Vegetable Preparation:

 

 

Carrots: Peel and julienne the carrot into thin matchsticks.

Bell Peppers: Slice the bell pepper into thin strips.

Bok Choy: Wash and chop the bok choy into bite-sized pieces.

Broccoli: Cut the broccoli into small florets. You can also peel and slice the stems if you like.

Snow Peas: Trim the ends and remove any strings if present.

Onions: Slice the onion thinly.

Noodles: If you use fresh egg noodles, they may already be soft. If using dried noodles, cook them according to the package instructions until they are just al dente. Be careful not to overcook them as they will cook further during stir-frying. Drain the noodles and toss them with some vegetable oil to prevent sticking.

 

 

Mì Xào Chay

 

Cooking the Tofu

 

 

Heating the Pan: Heat 1-2 tablespoons of vegetable oil in a non-stick pan or wok over medium heat.

Frying the Tofu: Add the pieces to the hot oil and fry them until they are golden brown on all sides. This usually takes about 5-7 minutes. Once fried, remove the tofu from the pan and set it aside on a plate lined with paper towels to absorb any excess oil.

 

 

Stir-Frying the Vegetables

 

 

Garlic: Add more oil if necessary and lower the heat to medium in the same pan or wok. Add the minced garlic and sauté for about 30 seconds until fragrant.

Vegetables: Add the onions first and stir-fry until they become translucent. Then, add the julienned carrots, bell peppers, and broccoli. Stir-fry for 2-3 minutes, allowing the vegetables to soften slightly but retain a crunch.

Bok Choy and Snow Peas: Add the bok choy and snow peas to the mix. Stir-fry for another 2 minutes. You want the vegetables to be vibrant and crisp-tender.

 

 

Combining Noodles, Tofu, and Sauce

 

 

Adding Noodles: Add the cooked egg noodles to the pan once the vegetables are cooked to your liking. Use tongs or chopsticks to gently toss the noodles with the vegetables.
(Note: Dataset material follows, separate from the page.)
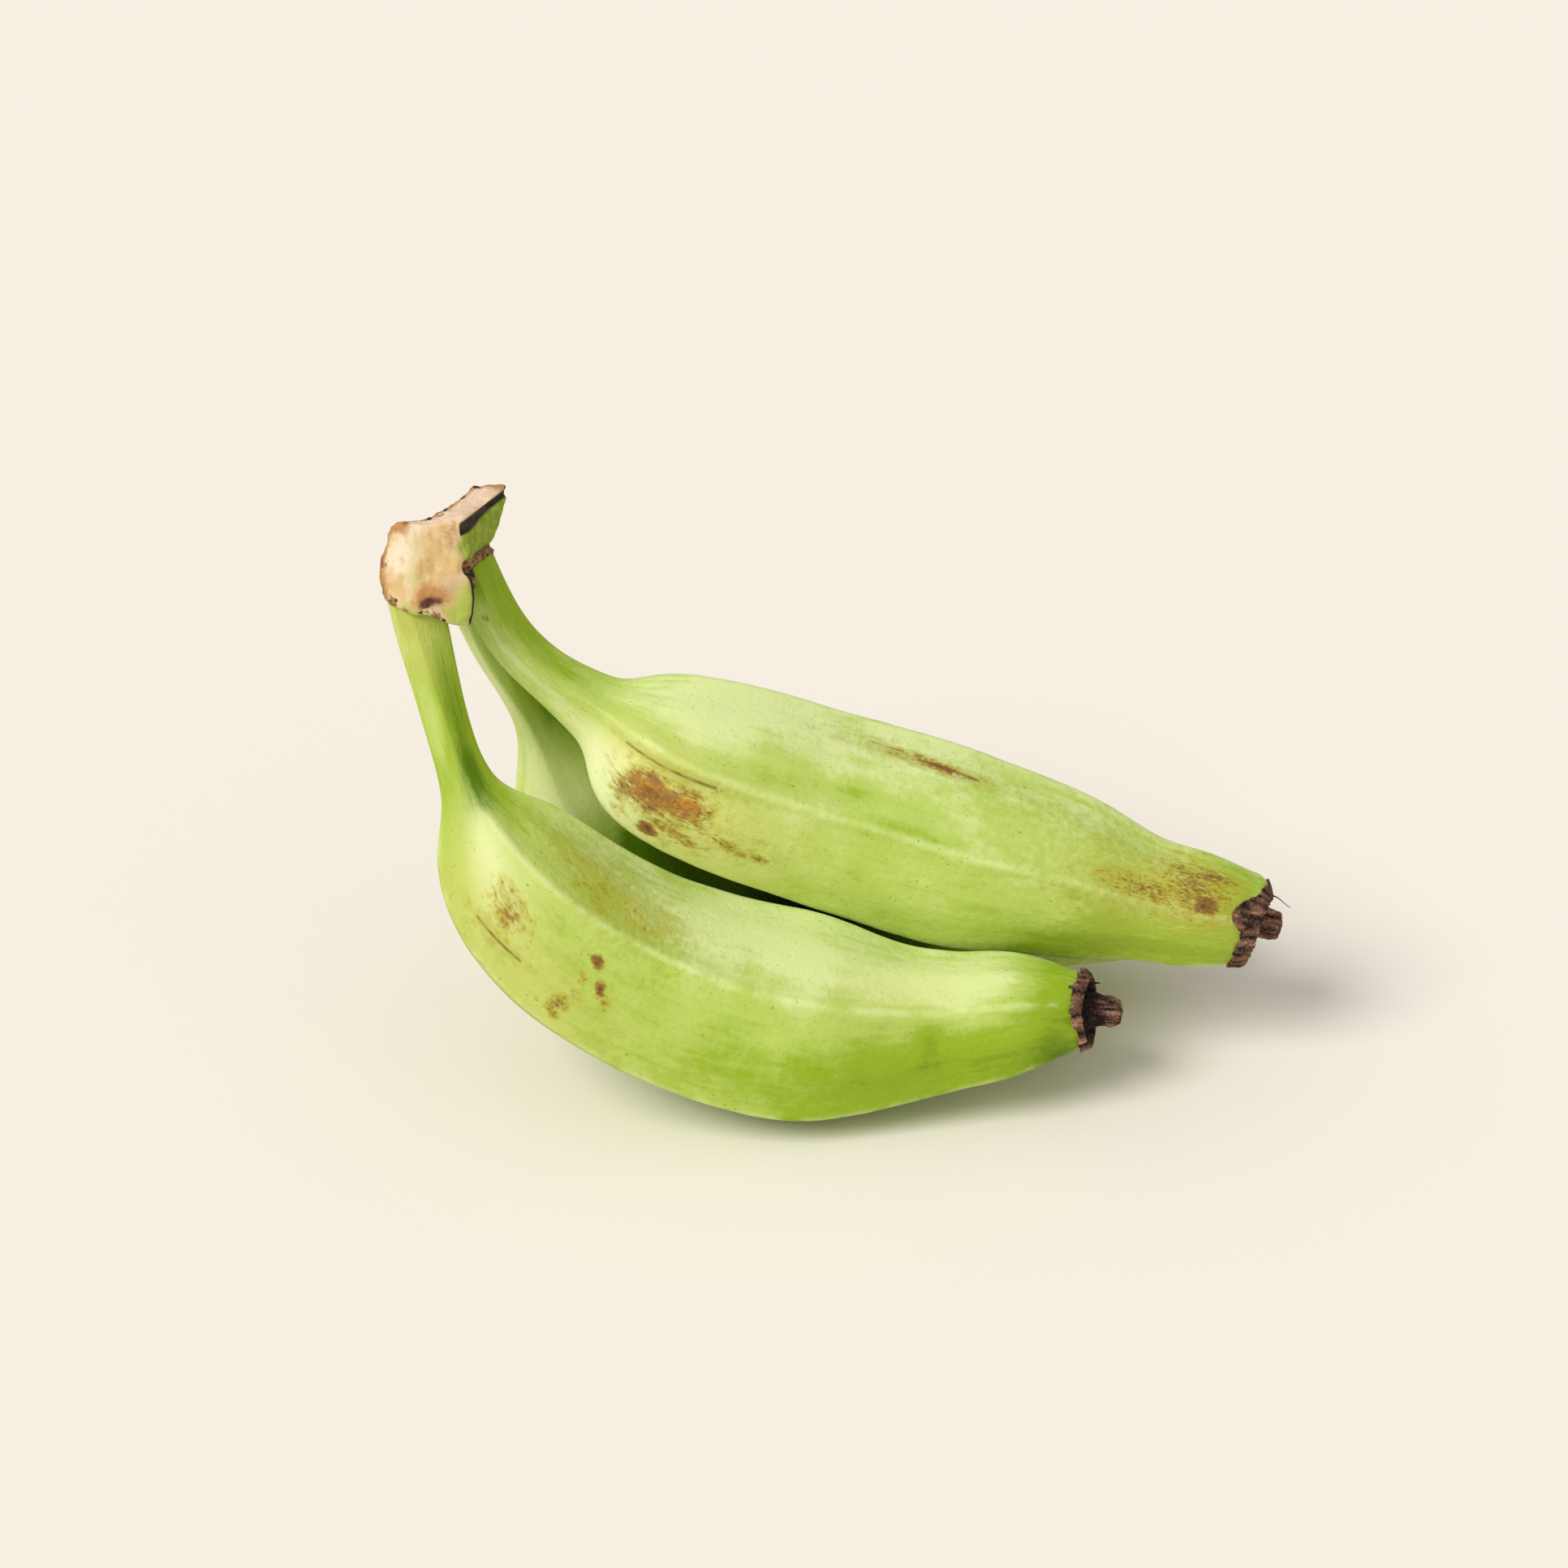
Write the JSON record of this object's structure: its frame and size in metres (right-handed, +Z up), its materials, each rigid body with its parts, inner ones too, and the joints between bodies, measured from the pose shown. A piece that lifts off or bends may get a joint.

Sauce: Drizzle the soy sauce, vegetarian oyster sauce, and sesame oil over the noodles and vegetables. Toss everything together, ensuring the noodles are evenly coated with the sauce.

Adding Tofu: Add the fried tofu back into the pan and gently mix it with the noodles and vegetables. Allow everything to cook for another 2-3 minutes so the flavours meld together.

Final Seasoning: Taste the noodles and adjust the seasoning with salt and pepper as needed. You can add a dash of chilli sauce or flakes at this stage if you like a bit of spice.

 

 

Serving Mì Xào Chay

 

 

Plating: Remove the pan from the heat once everything is cooked and well mixed. Serve the noodles hot in a large serving dish or individual bowls.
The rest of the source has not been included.